Farmers Livestock Marketing Services

 
Printable Page Headline News   Return to Menu - Page 1 2 3 5 6 7 8 13
 
 
World Shares Mixed on Wall St. Losses  02/06 05:27

   World shares were mixed Friday after Wall Street extended losses driven by 
heavy selling of technology stocks. .

   HONG KONG (AP) -- World shares were mixed Friday after Wall Street extended 
losses driven by heavy selling of technology stocks. .

   The price of bitcoin, the world's largest cryptocurrency, appeared to have 
stabilized, rebounding from its biggest losses to trade about 7% lower at 
around $66,000. It briefly sank more than 12% to below $64,000 on Thursday. 
That's down from a record of above $124,000 in October.

   The future for the S&P 500 was 0.3% higher, while that for the Dow Jones 
Industrial Average was up 0.1%.

   In Europe, the CAC 40 in Paris shed 0.2% to 8,225.09, while Germany's DAX 
gained 0.1% to 24,527.18. Britain's FTSE 100 was little changed at 10,305.51.

   Most Asian markets declined, but Tokyo's Nikkei 225 gained 0.8% to 
54,253.68, recovering from losses earlier this week, with technology-related 
stocks leading gains. SoftBank Group rose 2.2% and chipmaker Tokyo Electron 
rose 2.6%.

   Shares have advanced on expectations that Prime Minister Sanae Takaichi will 
win a stronger public mandate for her policies in a general election on Sunday.

   Shares of Toyota Motor rose 2%. The carmaker said Friday its CEO Koji Sato 
will step down in April, and to be replaced by the company's chief financial 
officer, Kenta Kon.

   South Korea's Kospi lost 1.4% to 5,089.14, weighed down by tech shares. 
Samsung Electronics, the country's biggest listed company, fell 0.4%. Chipmaker 
SK Hynix also lost 0.4%.

   Hong Kong's Hang Seng fell 1.2% to 26,559.95 and the Shanghai Composite 
index gave up 0.3% to 4,065.58.

   In Australia, the S&P/ASX 200 shed 2% to 8,708.80.

   Taiwan's Taiex was virtually flat. India's Sensex traded 0.3% higher.

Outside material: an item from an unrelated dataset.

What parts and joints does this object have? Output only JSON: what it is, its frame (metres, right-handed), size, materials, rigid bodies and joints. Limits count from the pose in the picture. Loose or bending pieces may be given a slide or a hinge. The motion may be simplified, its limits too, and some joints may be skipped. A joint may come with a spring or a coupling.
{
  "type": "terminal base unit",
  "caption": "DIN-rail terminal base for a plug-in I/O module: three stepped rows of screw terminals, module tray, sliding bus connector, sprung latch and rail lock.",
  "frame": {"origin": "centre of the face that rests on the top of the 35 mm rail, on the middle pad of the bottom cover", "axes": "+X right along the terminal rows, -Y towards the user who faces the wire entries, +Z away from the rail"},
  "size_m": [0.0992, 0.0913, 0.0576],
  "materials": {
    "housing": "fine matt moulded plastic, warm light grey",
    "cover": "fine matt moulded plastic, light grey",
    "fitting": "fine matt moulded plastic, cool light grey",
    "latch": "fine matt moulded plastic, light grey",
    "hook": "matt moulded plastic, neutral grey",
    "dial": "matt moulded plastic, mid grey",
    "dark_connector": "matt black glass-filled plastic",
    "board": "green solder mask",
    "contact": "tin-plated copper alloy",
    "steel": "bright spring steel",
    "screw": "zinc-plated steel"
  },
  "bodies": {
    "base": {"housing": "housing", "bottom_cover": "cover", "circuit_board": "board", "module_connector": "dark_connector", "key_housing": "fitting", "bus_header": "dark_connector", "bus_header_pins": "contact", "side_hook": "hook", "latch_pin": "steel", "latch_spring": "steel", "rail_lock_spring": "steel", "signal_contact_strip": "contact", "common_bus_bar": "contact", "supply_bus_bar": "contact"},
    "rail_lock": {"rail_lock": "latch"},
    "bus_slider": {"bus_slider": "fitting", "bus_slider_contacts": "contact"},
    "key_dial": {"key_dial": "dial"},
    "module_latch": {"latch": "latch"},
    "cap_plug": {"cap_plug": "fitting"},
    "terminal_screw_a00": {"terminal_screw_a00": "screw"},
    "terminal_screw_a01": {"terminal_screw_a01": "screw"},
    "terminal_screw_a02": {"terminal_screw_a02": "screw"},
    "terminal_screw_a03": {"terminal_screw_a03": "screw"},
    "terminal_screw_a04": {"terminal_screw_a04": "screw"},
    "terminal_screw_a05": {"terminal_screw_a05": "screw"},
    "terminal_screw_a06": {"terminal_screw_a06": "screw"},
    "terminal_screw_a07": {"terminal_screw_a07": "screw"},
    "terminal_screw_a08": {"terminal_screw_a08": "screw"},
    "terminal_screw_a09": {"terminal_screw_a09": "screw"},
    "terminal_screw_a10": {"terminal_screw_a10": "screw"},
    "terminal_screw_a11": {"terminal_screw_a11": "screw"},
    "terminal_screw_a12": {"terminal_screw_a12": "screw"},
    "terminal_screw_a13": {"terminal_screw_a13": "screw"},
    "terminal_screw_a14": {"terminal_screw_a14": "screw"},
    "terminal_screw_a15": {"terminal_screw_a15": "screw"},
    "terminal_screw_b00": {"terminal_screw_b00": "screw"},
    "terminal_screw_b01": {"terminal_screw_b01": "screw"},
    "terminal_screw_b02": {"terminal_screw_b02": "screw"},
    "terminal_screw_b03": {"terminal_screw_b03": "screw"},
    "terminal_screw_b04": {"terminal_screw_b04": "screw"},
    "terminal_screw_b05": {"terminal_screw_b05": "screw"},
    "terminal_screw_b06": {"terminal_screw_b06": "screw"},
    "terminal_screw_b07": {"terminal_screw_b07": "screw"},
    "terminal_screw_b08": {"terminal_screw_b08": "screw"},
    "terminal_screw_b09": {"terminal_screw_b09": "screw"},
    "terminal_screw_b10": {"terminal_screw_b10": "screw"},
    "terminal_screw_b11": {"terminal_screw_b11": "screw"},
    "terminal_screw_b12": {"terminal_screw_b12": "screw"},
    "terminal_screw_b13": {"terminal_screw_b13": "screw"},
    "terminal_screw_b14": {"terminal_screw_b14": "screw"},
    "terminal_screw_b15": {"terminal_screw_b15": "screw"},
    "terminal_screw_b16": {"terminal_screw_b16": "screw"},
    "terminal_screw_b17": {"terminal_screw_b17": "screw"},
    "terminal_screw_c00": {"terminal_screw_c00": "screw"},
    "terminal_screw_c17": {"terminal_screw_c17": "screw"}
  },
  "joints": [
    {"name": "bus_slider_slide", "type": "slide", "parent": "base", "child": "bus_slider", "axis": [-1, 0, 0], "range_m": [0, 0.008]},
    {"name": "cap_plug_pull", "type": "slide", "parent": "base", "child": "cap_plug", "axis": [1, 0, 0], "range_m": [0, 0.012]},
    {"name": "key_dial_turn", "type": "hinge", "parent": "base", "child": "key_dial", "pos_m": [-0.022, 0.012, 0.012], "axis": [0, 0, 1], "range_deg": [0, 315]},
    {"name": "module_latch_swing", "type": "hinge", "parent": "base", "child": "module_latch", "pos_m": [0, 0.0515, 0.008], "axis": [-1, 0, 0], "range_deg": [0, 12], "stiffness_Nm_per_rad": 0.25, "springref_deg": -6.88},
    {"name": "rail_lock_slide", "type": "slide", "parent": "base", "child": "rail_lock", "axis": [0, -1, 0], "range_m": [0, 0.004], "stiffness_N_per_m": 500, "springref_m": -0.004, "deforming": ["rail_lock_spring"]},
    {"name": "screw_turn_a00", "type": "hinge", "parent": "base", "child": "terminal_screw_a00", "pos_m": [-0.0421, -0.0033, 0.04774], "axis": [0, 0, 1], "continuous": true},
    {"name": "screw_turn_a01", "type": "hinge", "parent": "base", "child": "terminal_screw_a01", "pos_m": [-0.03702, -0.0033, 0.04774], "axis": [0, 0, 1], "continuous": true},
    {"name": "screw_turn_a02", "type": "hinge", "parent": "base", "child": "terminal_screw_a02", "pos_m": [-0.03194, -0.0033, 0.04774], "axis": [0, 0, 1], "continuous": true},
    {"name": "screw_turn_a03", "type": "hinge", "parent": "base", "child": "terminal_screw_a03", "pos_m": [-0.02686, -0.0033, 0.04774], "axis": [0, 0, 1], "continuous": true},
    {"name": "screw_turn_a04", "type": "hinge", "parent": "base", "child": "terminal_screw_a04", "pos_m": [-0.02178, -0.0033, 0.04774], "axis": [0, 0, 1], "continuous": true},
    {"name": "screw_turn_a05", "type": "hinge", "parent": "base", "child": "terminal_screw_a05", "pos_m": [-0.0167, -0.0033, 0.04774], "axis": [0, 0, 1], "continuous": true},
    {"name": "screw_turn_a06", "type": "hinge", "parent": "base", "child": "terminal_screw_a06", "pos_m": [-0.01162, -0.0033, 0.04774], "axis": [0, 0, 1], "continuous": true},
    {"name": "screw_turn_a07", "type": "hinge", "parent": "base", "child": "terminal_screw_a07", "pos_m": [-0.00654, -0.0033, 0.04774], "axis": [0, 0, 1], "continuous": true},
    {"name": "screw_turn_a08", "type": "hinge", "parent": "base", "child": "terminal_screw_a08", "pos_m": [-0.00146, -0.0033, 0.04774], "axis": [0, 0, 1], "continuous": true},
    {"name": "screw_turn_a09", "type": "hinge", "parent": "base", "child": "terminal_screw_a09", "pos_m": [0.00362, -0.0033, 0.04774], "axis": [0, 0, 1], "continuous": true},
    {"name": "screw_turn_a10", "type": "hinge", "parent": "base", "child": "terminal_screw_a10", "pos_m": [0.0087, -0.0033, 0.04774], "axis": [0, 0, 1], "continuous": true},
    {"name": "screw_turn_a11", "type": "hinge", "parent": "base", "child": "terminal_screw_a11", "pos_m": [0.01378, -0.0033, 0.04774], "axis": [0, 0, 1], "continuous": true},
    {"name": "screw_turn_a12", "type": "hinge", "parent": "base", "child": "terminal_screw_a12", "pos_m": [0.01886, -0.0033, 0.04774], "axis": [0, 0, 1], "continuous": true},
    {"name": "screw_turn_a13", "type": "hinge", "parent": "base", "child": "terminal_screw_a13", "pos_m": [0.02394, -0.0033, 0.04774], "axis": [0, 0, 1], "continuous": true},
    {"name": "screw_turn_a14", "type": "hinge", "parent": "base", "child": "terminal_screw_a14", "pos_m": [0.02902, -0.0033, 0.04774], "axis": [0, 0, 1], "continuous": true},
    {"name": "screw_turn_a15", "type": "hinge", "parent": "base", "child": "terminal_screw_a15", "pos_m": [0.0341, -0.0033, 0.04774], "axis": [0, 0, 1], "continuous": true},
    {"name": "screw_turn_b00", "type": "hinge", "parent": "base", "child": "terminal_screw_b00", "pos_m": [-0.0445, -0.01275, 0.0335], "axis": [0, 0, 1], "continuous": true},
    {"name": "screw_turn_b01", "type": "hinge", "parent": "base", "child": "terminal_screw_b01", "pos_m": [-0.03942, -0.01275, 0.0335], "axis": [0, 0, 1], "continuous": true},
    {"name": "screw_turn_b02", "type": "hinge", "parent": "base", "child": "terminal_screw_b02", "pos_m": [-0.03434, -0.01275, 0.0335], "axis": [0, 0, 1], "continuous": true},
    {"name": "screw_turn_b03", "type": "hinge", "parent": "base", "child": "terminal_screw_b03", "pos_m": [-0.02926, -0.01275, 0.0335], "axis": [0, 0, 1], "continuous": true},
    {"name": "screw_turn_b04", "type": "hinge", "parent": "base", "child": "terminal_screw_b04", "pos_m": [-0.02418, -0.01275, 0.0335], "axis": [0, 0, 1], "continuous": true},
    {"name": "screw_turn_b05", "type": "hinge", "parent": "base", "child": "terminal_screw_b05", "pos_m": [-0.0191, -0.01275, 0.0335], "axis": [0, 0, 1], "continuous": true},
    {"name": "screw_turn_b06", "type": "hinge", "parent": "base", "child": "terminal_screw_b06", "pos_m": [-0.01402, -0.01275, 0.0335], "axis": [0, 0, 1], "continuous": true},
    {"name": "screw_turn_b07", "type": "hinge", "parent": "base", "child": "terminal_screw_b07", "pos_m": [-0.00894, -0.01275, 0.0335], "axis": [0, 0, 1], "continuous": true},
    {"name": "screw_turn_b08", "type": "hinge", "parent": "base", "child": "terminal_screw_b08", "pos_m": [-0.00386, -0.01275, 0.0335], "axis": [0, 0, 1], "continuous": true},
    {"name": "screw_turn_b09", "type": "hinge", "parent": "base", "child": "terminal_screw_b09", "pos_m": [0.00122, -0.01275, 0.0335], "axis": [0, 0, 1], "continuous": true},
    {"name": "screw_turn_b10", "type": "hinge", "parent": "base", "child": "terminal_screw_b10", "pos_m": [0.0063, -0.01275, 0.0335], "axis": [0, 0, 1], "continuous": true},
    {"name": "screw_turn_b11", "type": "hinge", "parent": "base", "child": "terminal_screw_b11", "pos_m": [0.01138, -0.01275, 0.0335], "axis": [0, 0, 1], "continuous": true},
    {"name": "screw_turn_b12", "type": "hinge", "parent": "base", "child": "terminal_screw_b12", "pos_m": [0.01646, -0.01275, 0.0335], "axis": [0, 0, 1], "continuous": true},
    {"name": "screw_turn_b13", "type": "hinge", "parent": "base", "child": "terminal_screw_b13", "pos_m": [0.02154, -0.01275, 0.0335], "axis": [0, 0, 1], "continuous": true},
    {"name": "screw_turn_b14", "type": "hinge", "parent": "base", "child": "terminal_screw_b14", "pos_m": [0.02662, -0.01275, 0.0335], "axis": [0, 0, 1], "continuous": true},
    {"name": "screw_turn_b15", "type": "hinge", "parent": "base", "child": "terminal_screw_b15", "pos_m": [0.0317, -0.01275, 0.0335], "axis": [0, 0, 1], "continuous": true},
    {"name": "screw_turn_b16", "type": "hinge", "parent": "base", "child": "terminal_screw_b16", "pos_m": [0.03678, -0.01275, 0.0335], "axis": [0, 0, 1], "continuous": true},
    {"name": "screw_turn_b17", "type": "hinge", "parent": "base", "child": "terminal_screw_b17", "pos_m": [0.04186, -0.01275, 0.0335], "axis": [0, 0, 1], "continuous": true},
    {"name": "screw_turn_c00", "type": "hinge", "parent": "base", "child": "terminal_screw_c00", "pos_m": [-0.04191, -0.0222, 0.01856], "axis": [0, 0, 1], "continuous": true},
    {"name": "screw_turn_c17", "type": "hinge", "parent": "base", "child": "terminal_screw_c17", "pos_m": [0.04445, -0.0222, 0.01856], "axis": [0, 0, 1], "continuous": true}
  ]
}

   On Thursday, the S&P 500 fell 1.2%, its sixth loss in the seven days. The 
Dow Jones Industrial Average fell 1.2% and the Nasdaq composite dropped 1.6%.

   Technology stocks were among the worst hit as concerns persist over whether 
massive AI investments by many of the Big Tech firms will pay off.

   Chipmaker Qualcomm sank 8.5% despite better-than-expected quarterly 
revenues. Alphabet lost 0.5% as investors were focused on its huge spendings on 
AI.

   Amazon fell 11% in after hours trading Thursday after it announced plans to 
boost capital spending by more than 50% to $200 billion in AI and other areas.

   American artificial intelligence startup Anthropic 's new AI tools also 
fueled the sell-off of software stocks on Wall Street this week, as its 
sophistication means many traditional software development services and 
products could be disrupted or replaced.

   Gold and silver prices have been volatile this week following a monthslong 
rally as investors moved into safe haven assets prompted by factors including 
elevated geopolitical tensions. The price of gold fell less than 0.1% on Friday 
to about $4,880 per ounce, after nearing $5,600 last week.

   The price of silver sank 4.5% to $73.30 per ounce after rising earlier this 
week. It lost more than 31% a week earlier.

   In other dealings early Friday, U.S. benchmark crude oil gained 41 cents to 
$63.70 a barrel. Brent crude, the international standard, rose 38 cents to 
$67.93 a barrel.

   The U.S. dollar fell to 156.94 Japanese yen from 157.04 yen. The euro was 
trading at $1.1796, up from $1.1779.